The soundtrack will be hit and miss based on your musical tastes. Chemical Brothers tracks were the only ones I was familiar with, but the music is consistently tech and house inspired. The cars sound fine, though I don’t really like the high rumble of these finely tuned engines. What I most enjoyed was the sound effects of crashes and the explosions as you destroy objects. They are deep, guttural and primal and can give you goose bumps the first few times you hear them.
Ridge Racer Unbounded also includes a custom track builder. You start with basics, and a high level tutorial gets you up to speed pretty quickly. Once you have your first track laid out on the grid, you can get down on the ground and start placing the specific pieces that will make it your own. Ramps, destructible areas, obstacles and plenty of other options are there for you to make the most diabolical track to ruin friends, or random players, lives as they try to complete them. As you move through the single player campaign, you will unlock new pieces to create more varied races.
Competing with other players online works as you would expect, but I imagine the other online offerings will keep you even busier. Building your track allows you to race and place in it, then share it with the world. Players from anywhere, at any time, can jump into the race and try to beat your time. This not only keeps players honest in what they share, but gives you a shot at being the best at your own creations. The custom tracks I played online were slick, often short, but always fantastic. I was actually a little confused at first, thinking they were included tracks, until I built one myself and realized that the game is just so well designed that it makes every custom track look official. The level of detail that can go into each is astounding, and I would imagine the cream will rise to the top. Some truly spectacular races are being built as you read this, and I can’t find any reason to think the game will lose its grip on you any time soon.

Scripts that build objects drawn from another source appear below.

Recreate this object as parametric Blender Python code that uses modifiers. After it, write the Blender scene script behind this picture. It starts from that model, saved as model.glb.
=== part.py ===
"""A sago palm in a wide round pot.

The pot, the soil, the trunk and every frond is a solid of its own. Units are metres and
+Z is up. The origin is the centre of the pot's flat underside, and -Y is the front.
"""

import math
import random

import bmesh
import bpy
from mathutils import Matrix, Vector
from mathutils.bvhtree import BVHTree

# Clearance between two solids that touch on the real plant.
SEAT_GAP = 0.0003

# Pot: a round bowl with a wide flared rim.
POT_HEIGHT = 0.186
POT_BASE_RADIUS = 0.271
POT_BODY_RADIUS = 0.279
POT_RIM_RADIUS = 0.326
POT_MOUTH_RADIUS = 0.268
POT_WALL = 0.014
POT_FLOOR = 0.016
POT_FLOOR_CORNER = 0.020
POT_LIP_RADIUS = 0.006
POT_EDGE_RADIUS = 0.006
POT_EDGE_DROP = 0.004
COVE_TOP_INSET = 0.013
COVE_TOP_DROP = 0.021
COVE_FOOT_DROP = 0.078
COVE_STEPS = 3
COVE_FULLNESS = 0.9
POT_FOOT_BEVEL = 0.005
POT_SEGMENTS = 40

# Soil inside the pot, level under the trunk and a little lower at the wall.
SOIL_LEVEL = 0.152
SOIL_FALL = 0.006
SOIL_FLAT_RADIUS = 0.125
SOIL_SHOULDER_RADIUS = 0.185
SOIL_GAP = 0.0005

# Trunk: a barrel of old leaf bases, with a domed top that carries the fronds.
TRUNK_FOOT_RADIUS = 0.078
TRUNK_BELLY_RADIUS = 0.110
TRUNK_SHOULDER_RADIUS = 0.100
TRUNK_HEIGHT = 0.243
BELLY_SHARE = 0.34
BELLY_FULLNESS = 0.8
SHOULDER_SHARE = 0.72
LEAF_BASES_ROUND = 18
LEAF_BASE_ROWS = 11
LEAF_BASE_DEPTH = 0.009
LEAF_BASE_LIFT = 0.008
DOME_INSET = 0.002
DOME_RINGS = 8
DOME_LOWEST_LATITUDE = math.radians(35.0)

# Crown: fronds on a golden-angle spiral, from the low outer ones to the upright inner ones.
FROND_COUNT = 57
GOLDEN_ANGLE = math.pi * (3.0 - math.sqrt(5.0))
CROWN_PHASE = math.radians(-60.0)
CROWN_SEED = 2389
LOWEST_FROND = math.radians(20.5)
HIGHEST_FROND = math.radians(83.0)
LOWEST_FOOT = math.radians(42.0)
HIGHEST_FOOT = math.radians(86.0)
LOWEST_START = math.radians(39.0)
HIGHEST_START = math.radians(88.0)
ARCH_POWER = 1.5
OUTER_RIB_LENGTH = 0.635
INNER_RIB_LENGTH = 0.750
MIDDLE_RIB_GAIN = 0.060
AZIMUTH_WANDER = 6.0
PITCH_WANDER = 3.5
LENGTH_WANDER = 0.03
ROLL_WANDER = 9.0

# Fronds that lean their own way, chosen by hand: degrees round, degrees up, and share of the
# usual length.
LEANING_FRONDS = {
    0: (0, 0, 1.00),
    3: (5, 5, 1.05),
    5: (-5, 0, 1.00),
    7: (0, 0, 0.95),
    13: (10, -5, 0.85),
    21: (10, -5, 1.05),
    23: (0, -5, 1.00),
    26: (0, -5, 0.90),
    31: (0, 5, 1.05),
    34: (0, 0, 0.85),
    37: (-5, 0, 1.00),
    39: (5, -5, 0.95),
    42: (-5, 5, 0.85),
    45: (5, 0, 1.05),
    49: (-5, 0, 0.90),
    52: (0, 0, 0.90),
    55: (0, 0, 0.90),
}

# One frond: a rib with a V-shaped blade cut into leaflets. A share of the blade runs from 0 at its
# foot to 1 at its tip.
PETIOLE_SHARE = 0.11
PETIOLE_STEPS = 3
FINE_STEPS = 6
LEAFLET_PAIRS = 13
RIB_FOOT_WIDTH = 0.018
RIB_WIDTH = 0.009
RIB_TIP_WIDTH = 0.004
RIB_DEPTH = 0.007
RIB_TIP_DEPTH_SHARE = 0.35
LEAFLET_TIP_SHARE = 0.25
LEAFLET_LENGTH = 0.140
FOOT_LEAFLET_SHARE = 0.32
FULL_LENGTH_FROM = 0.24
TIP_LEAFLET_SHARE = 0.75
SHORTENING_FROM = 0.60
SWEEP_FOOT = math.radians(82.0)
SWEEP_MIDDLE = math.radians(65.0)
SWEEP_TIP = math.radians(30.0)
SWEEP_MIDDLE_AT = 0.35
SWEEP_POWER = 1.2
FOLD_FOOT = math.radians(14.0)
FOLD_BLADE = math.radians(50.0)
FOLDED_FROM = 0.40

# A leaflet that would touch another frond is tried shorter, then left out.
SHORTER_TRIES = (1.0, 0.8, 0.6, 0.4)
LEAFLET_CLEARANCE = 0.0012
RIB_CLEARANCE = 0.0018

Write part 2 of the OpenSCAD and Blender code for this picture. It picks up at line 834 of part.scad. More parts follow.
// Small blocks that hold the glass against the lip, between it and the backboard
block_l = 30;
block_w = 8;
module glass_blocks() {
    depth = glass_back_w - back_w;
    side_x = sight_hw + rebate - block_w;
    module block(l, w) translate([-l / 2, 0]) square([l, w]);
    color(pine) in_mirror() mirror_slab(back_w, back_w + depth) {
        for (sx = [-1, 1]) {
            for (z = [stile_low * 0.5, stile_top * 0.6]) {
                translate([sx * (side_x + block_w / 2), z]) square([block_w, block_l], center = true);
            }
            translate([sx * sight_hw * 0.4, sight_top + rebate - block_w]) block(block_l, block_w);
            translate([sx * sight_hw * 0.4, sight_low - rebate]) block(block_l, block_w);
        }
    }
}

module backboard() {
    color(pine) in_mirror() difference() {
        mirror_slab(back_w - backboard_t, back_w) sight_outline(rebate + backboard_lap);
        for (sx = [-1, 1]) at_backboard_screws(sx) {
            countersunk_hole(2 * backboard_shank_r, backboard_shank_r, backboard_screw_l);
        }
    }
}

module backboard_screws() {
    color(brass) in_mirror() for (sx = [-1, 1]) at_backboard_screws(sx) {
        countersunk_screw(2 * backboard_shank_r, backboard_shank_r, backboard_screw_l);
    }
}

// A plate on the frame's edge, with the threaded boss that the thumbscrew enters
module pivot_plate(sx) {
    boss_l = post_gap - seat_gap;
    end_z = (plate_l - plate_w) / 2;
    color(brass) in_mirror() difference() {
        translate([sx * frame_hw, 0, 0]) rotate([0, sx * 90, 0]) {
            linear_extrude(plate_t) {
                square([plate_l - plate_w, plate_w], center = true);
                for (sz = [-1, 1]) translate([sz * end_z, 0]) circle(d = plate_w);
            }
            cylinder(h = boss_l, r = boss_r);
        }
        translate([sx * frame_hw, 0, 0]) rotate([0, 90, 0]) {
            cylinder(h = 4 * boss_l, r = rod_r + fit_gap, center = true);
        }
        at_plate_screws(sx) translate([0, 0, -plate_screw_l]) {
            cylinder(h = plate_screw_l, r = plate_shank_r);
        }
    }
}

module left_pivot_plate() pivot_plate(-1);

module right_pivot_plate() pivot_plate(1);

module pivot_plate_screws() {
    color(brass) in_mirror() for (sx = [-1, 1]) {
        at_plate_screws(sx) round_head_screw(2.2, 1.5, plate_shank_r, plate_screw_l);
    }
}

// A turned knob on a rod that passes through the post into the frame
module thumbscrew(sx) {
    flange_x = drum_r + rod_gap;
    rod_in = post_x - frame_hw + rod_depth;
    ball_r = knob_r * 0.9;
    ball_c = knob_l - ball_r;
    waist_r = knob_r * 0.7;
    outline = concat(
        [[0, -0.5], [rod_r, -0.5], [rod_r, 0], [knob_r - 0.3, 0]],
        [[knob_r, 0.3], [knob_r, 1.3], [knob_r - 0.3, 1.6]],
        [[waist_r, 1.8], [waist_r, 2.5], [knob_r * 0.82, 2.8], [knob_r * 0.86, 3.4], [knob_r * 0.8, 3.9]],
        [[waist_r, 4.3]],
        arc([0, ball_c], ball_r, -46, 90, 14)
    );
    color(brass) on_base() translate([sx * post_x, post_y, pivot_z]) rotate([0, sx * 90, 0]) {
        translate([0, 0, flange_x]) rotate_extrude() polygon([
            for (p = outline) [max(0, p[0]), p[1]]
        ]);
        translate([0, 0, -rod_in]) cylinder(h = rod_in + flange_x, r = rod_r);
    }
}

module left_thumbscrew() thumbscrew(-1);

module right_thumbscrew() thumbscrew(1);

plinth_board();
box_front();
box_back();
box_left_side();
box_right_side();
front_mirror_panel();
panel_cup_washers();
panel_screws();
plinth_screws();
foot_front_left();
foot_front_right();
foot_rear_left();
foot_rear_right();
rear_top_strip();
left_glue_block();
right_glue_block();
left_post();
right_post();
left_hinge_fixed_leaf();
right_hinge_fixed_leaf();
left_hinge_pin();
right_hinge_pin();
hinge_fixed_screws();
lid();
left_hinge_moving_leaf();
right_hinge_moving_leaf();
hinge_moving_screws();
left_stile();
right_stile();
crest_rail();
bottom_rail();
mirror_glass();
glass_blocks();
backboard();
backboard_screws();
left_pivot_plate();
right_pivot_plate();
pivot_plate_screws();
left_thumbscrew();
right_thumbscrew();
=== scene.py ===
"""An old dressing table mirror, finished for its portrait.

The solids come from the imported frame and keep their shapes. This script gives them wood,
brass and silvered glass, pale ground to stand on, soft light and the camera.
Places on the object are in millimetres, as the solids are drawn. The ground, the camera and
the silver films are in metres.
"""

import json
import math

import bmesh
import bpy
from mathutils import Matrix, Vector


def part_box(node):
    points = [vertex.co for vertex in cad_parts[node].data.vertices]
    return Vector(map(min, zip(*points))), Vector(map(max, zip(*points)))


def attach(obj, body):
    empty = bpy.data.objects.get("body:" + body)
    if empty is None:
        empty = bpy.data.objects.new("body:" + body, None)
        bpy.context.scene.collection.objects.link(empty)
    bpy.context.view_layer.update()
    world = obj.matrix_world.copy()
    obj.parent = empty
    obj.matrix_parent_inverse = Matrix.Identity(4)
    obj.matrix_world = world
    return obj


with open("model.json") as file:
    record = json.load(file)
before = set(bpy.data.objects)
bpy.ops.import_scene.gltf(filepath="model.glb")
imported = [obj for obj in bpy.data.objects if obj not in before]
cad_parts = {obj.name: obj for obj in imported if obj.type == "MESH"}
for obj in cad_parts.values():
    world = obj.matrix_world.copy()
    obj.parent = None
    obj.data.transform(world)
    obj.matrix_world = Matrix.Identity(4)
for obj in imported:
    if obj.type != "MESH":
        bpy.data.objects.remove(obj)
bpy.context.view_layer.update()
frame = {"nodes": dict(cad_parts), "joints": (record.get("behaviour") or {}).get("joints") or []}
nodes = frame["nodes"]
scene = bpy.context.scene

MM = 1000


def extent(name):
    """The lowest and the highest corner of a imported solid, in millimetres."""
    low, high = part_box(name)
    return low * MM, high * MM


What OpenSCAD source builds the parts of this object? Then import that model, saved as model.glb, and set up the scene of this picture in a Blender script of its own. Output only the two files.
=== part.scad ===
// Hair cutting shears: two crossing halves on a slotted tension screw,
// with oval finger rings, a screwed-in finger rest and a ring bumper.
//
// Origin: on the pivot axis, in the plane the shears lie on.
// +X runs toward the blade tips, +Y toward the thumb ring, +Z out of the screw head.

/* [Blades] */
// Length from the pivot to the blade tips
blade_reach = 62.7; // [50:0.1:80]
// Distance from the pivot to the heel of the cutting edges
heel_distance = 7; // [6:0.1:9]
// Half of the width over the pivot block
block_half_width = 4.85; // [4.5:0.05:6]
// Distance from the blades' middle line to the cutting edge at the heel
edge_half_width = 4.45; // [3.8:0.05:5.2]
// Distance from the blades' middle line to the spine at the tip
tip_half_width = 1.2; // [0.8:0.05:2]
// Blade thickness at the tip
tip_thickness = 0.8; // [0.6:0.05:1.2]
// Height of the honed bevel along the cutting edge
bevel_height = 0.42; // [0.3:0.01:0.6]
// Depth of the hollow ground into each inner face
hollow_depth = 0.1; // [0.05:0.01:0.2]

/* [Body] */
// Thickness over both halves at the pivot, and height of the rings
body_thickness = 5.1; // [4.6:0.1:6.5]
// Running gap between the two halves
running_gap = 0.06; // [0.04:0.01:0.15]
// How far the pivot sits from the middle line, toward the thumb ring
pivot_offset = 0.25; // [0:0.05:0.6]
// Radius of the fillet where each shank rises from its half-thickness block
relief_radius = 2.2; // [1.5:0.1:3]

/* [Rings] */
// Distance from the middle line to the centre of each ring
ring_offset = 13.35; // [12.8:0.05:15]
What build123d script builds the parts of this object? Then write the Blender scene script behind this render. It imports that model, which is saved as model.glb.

Ridge Racer Unbounded is not a Ridge Racer title. It holds the same name, but like Cersei and Tyrion Lannister, the name is the only thing in common (Game of Thrones references in a racing review!). The bottom line is this, love or hate previous Ridge Racer titles, it doesn’t matter, this is something new, special, fantastic and exciting. Besides the difficulty in the initial races, which may be my lack of skill, or part of the game, you’ll keep coming back to get better because, honestly, the game is just that good.
Here’s the Rundown:
+ Action movie style action scenes.
+ Cars handle well, not too fast, not too slow, just right.
+ It changes the old formula for something infinitely better.
+ A never ending parade of new tracks thanks to the amazing track creator.
- Extremely challenging, especially in the early going
9 and 9.5 represent the pinnacle of the genre, a game that defines what that genre should be about. These scores are for games that you not only feel would be worth your purchase, but you would actually try to convince your friends to buy them as well.
Ridge Racer Unbounded was developed by Bugbear Entertainment and published by Namco Bandai Games for the PS3 (Reviewed) and Xbox 360. It was released at the MSRP of 59.99!